8. Reporting of breaches

  1. A personal data breach means a breach of security leading to the accidental or unlawful destruction, loss, alteration, unauthorised disclosure of, or access to, personal data.

  2. All members of staff should be vigilant and able to identify a suspected personal data breach. A breach could include:

    • loss or theft of devices or data, including information stored on USB drives or on paper.

    • hacking or other forms of unauthorised access to a device, email account, or the network.

    • disclosing personal data to the wrong person, through wrongly addressed emails, or bulk emails that inappropriately reveal all recipients email addresses.

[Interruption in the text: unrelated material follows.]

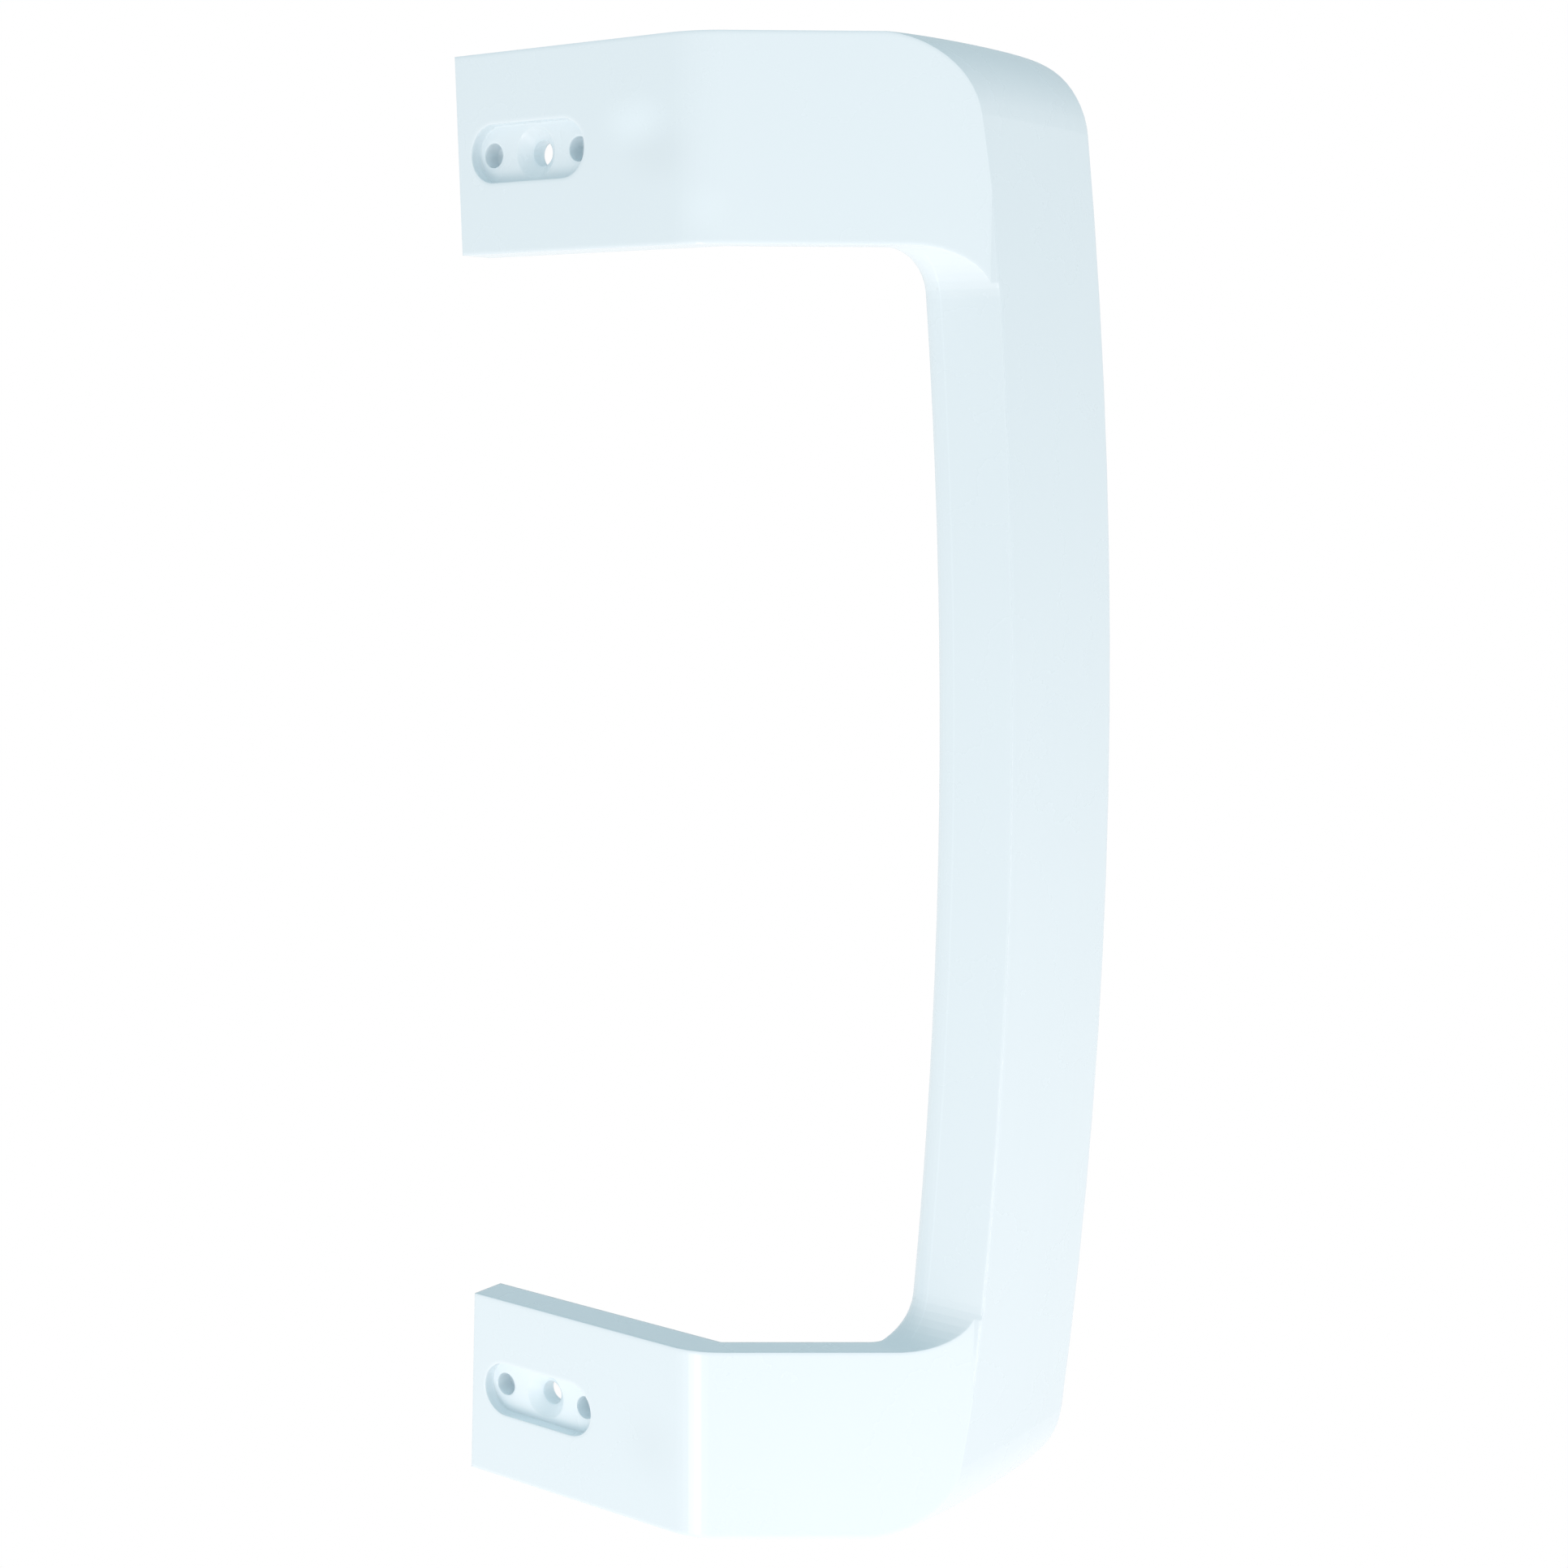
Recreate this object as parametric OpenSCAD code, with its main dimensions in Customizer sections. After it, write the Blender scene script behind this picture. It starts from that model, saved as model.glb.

    • alteration or destruction of personal data without permission.

  3. Where a member of staff discovers or suspects a personal data breach, this should be reported to the DPO as soon as possible.

  4. Where there is a likely risk to individuals’ rights and freedoms, the DPO will report the personal data breach to the ICO within 72 hours of the organisation being aware of the breach.

  5. Where there is also a likely high risk to individuals’ rights and freedoms, we will inform those individuals without undue delay.

  6. The DPO will keep a record of all personal data breaches reported, and follow up with appropriate measures and improvements to reduce the risk of reoccurrence.